Besides that steam workshop isn't the greatest platform either, it works best in games created by Valve because they have full control over the implementation. VOID Inc doesn't have full control over steam workshop and can't simply fix bugs related to the mods without changing their games own coding. While with mod.io you can work on the actual implementation way easier because you have access to the SDK for the platform, steam workshop.. not so much.
With mods.io you can simply go in game, install the mods you want then reload your mods (soft restart) and boom you can play.
Also it costs a lot of money to add steam workshop to your game. You have to purchase the license to use it and update it, mod.io is a one time purchase.
Oh and even though steam workshop is free, you can still toggle the feature for users to be forced to purchase a license to use the mod for the set price. That was never taken down.
Edit: I didn't mention it but someone else did, it also increases compatibility if VOID decide to release the game on other platforms such as Epic Games Store or Good Ol Games (GOG)
You say this like this isn't considerably more effort than using Steam Workshop outside of the game. Having to fully launch the game just to download mods, waiting for your download to finish with throttled download speeds, then exiting and relaunching the game is considerably more annoying than Workshop, especially for a game like RoN that doesn't exactly start up in five seconds.
With steam workshop you search for mods on a ancient looking UI that tends to display mods in their categories incorrectly, then you subscribe to the mods, then you wait for every mod to install, then you launch the game and the game will take longer to boot because it has to compile every mod you installed, then you have to enable the mods in game, then the game has to soft reboot and finally you can login and play and the process repeats itself anytime you install or uninstall a mod.
With mod.io you just find a mod in game, download it (which doesnt use throttled speeds) then once it's installed ingame you can easily just enable the mod and it will do the soft reboot.
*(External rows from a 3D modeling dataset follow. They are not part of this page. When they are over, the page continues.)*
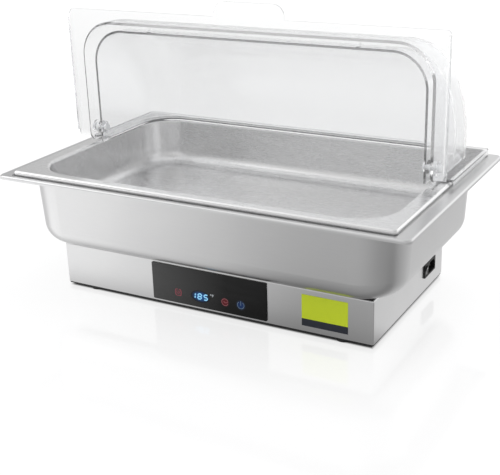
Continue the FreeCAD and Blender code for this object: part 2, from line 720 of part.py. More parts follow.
# Heater: cast plate in the top, tubular element clamped under it, insulation and a pressed tray
def make_heater_plate():
    slab = plate(slab_x, slab_y, HEATER_CORNER, slab_z, roof_z)
    island = plate(island_x, island_y, HEATER_CORNER, roof_z, tub_z)
    studs = [rod(STUD_RADIUS, V(x, y, slab_z), V(x, y, clamp_z - HEATER_STUD)) for x, y in heater_studs]
    return fuse([slab, island] + studs)


heater_studs = [(x * STUD_X, y * ELEMENT_PITCH) for x in (-1, 1) for y in (-1, 1)]


def make_heating_element():
    """Tube in four runs: in from the right, through three half-turn bends, out to the right."""
    turn = ELEMENT_PITCH / 2
    left = -ELEMENT_RUN / 2
    right = ELEMENT_RUN / 2
    tail_x = tray_x + ELEMENT_TAIL
    ys = [ELEMENT_PITCH * (k - 1.5) for k in range(4)]

    def at(x, y):
        return V(x, y, element_z)

    edges = [
        Part.makeLine(at(tail_x, ys[0]), at(left, ys[0])),
        Part.Arc(at(left, ys[0]), at(left - turn, ys[0] + turn), at(left, ys[1])).toShape(),
        Part.makeLine(at(left, ys[1]), at(right, ys[1])),
        Part.Arc(at(right, ys[1]), at(right + turn, ys[1] + turn), at(right, ys[2])).toShape(),
        Part.makeLine(at(right, ys[2]), at(left, ys[2])),
        Part.Arc(at(left, ys[2]), at(left - turn, ys[2] + turn), at(left, ys[3])).toShape(),
        Part.makeLine(at(left, ys[3]), at(tail_x, ys[3])),
    ]
    section = Part.Wire(Part.makeCircle(ELEMENT_RADIUS, at(tail_x, ys[0]), X_AXIS))
    tube = Part.Wire(edges).makePipeShell([section], True, False)
    pins = [rod(ELEMENT_PIN, at(tail_x, y), at(tail_x + ELEMENT_TAB, y)) for y in (ys[0], ys[3])]
    return fuse([tube] + pins)


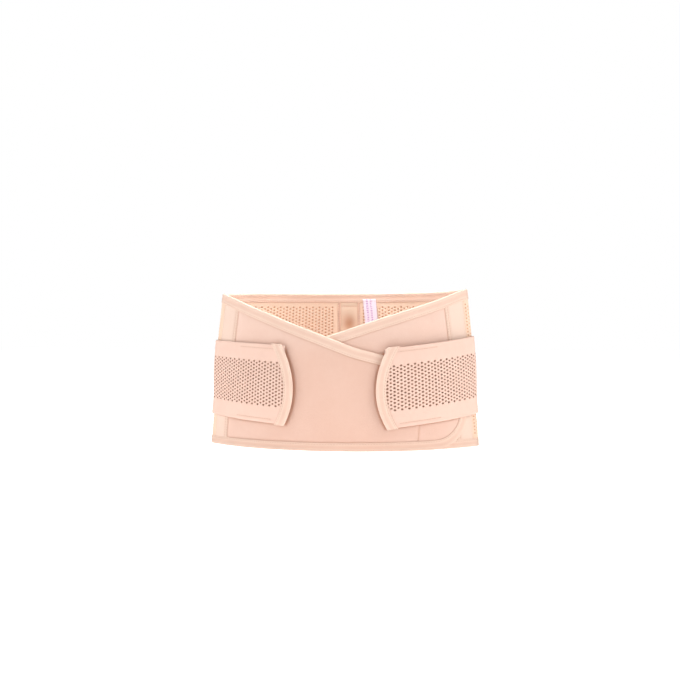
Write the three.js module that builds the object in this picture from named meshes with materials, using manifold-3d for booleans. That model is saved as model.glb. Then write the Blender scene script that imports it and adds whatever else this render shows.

Soft reboot doesn't reboot the entire game fyi, it just re-compiles every mod installed that's enabled, which takes on average 15 seconds and the game can boot insanely fast if you have a decent enough SSD, my RoN installation is on a Samsung Evo 860 and it can launch RoN in about 15 seconds anyways, whilst on HDD it can take upwards of 45 seconds.
Maybe you should get some experience with mod.io before you start talking smart about how great it is.
Now, Arc, someone who worked on Sandstorm in its earlier days, basically said on a different post that Mod.io is fine; it's just that New World Interactive is laughably incompetent. And to be fair, that's a pretty compelling argument lmao.
A lot of people are saying that this is a repeat of Sandstorm (hell, I said it at first, too) but to actually repeat the absolute ♥♥♥♥♥♥ that is Insurgency: Sandstorm, you gotta do a lot more than adding Mod.io (and adding it poorly, I might add).
Steam workshop is way way better and Way way easier to use.
The first release is suppose to dl mods to C:\ drive which is the worst thing you can do in this day and age (as if my Windows partition is limitless..)
But that has nothing to do with mod.io again, that's just how Void implemented the first iteration.
The only problem listed by clients is the dl speeds, nobody really specified any other valid issue with it from what i could see.
I'm yet to see moders complain about it en mass.
Because the implementation comes from the devs, not Mod.io
Deep Rock Galactic has great implementation from Mod.io, no issues found.
The tool it is not the problem, but how the user put in practice that tool.